Keeping Brigitte company at the doctor’s office, I fell to reading what must be a recent copy of the National Geographic. I’ve always been neutral toward this publication and, as in the case of the Readers Digest, I only look at it in circumstances when there is nothing else on offer. The experience thus has a similarity to being thrust into environments I’d just as soon avoid, e.g., airports, truck stops, cocktail parties. But I do learn from the shocks I get at such venues; those are the places where what people call “real life” proceeds. Yesterday I learned of a fundamentalist branch of Mormonism where some men have as many as 80 wives. They get around the law by simply cohabiting with multiple women; and these days who can prosecute anyone for cohabitation? I learned that industrial salmon fisheries in Patagonia are ruining the ocean environments there, some of the last pristine waters on earth. I was reminded of the horse latitudes (Brigitte and I talked about that subject just the other day), thus the New Jersey-sized (or bigger) region in the middle of the ocean where a horrid mass of plastic and textile debris has cumulated. The ocean currents keep it slowly circling.
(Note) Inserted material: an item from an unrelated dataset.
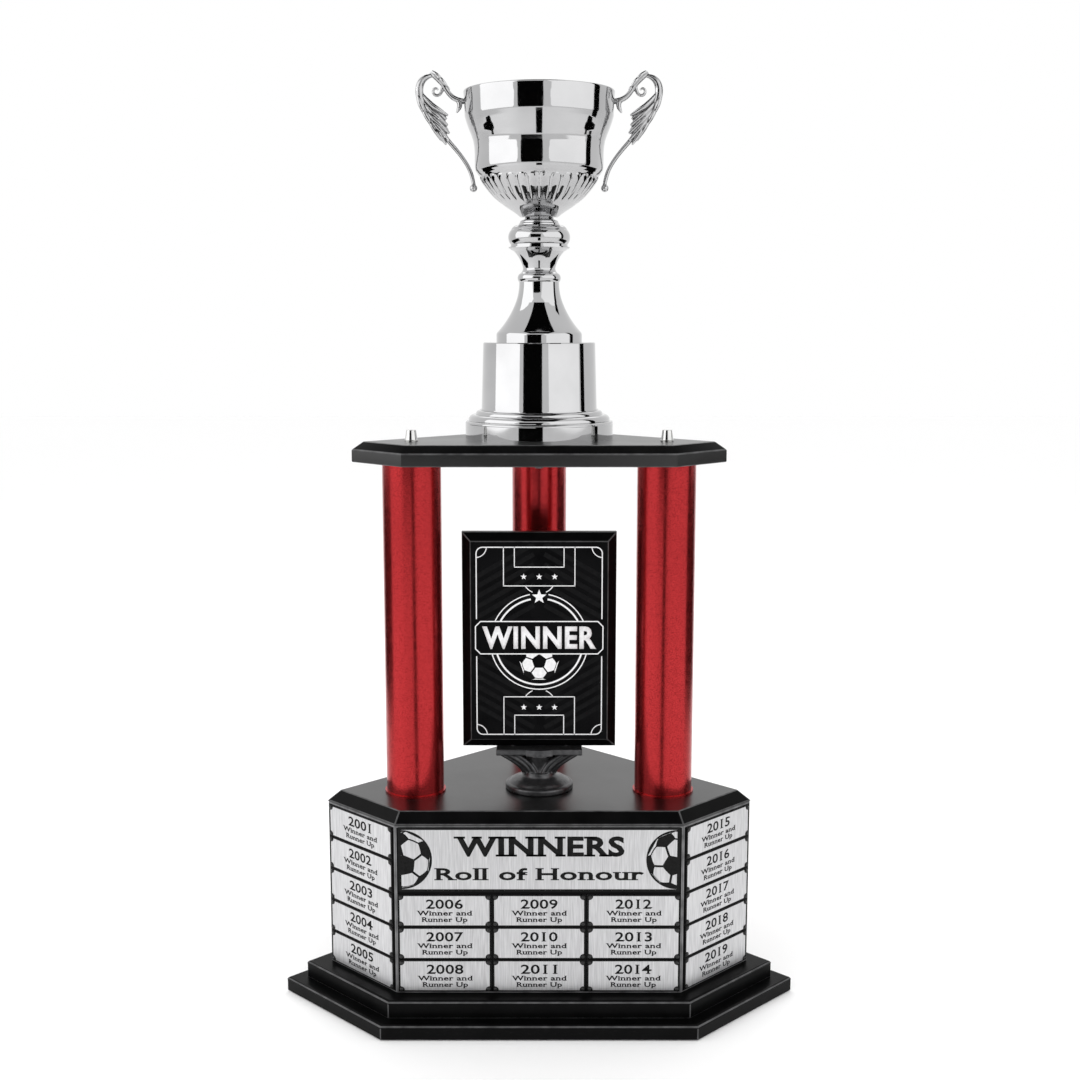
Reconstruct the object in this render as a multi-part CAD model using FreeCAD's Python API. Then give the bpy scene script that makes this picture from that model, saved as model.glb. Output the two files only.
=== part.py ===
"""Perpetual cup trophy: a five-sided box base, three columns, a top board and a two-handled cup.

Frame: +Z up, +X to the right seen from the front, the front face looks along -Y.
The origin is on the resting surface, under the middle of the whole outline. Millimetres.
"""
import FreeCAD
import Part
import math
import os

Vector = FreeCAD.Vector
up = Vector(0, 0, 1)

# Driving sizes. Every board is the same outline: a square with its front corner cut off.
square_side = 224.0          # side of the base block's square, before the corner is cut
front_width = 206.0          # width of the base block's front face
lower_overhang = 24.0        # lower plinth beyond the block, all round
upper_overhang = 13.0        # upper plinth beyond the block
top_inset = 16.0             # top board inside the block's outline
felt_t = 0.6
lower_plinth_t = 11.0
upper_plinth_t = 13.0
block_height = 135.0         # wall panels and base top together
base_top_t = 9.0
wall_t = 12.0
column_length = 246.0
column_r = 21.3
column_wall = 1.5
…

Another article in the Geographic featured poor migratory inhabitants of India. People admire India’s new digital cities and soaring GDP, but India and the rest of the world ignore the slow spreading of alienation, neglect, and beggary. The Geographic tried to console its readers by reprinting some stunning photos taken by the recently fixed 20-year-old Hubble telescope. The photos teach the color of suns: they’re blue and red and orange and seem infinite in number.